Theoretically to regulations the handrail should be between 900-1000mm high measured vertically from the pitch line(google it) then you would cut your spindles to suit, most spindles are around 900mm long I believe so that sets the governing factor along with the height of the newel post to determine the position of the handrail. Funnily enough I fitted a full balustrade on Sunday whereby the bottom newel was nearly a foot shorter in height than it should have been, yet that was the height the homeowner wanted to keep and work with.
Hi. Can I ask for some advice I've started my banister got the newl post in fine. But I'm struggling on the hand rail. The angle of the stairs are 42 degrees but when I mark this on the hand rail and go to cut on the mitre saw ar 42 it doesn't match up ? What am I doing wrong stressing me out lol
Each mitre cut on the parts to be jointed should be 21 degrees, not 42 - just as Jord says above in his first post.
It may be your newel post is not level if handrail fits bottom that what it is if so pull post to enable a fit
Don't forget that mitre saws actually show the inverse of the angle you've read..... Your 90° reading is 0° on a mitre saw. It's only at 45° where they coincide. So to cut a piece of wood to a 70°, angle you set your saw at 20°.
Replied to your post on FOG Butch. Sorry OP, using your thread for a PM. As you'll see this forum is a really great source of help but it's limited in its functionality. A lot of good contributors have become disenchanted and left. It could be so much better.

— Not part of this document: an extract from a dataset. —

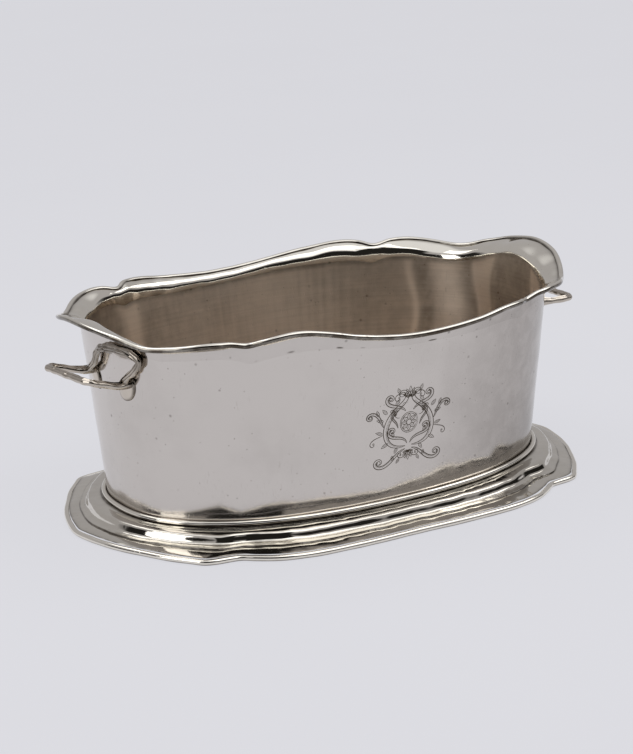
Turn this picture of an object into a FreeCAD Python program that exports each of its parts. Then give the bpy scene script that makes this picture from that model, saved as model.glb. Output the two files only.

@WillyEckerslike I saw it and replied also. Meeting in secret I haven’t been on there in a long while - I threw a strop and flounced off in the face of the forum being totally dominated by well-heeled US hobbyists with immaculate home ‘shops’ full of megabucks kit which all looks like it’s never been used in anger - these are guys who have a dedicated Systainer just to keep a pencil in, plus another one for the paintbrush they own. And these guys are all absolute experts on everything. Similar apologies to the OP for invading your thread. We’re done now.
Not quite done.............just joined there myself Your right as well, they are some very well-heeled hobbyists.....................most with more money than sense.
I'm really struggling on the newel cut I've got my angle I have tries cutting with hand saw but it's not straight I've wasted some rail. Tried the mitre saw but it won't cut that angle. I've attached a pic of the newel post. What's the best way to cut it correctly. I got the base rail cut OK with the same angle. I've attached a pic of the hand rail.
Handrails really need a bevel cut rather than a mitre. Either the bottom (flat) surface or the top (flat) surface of the rail needs to sit dead flat on the bed of the saw, otherwise you're never going to get an accurate cut. Does your saw have a bevel function?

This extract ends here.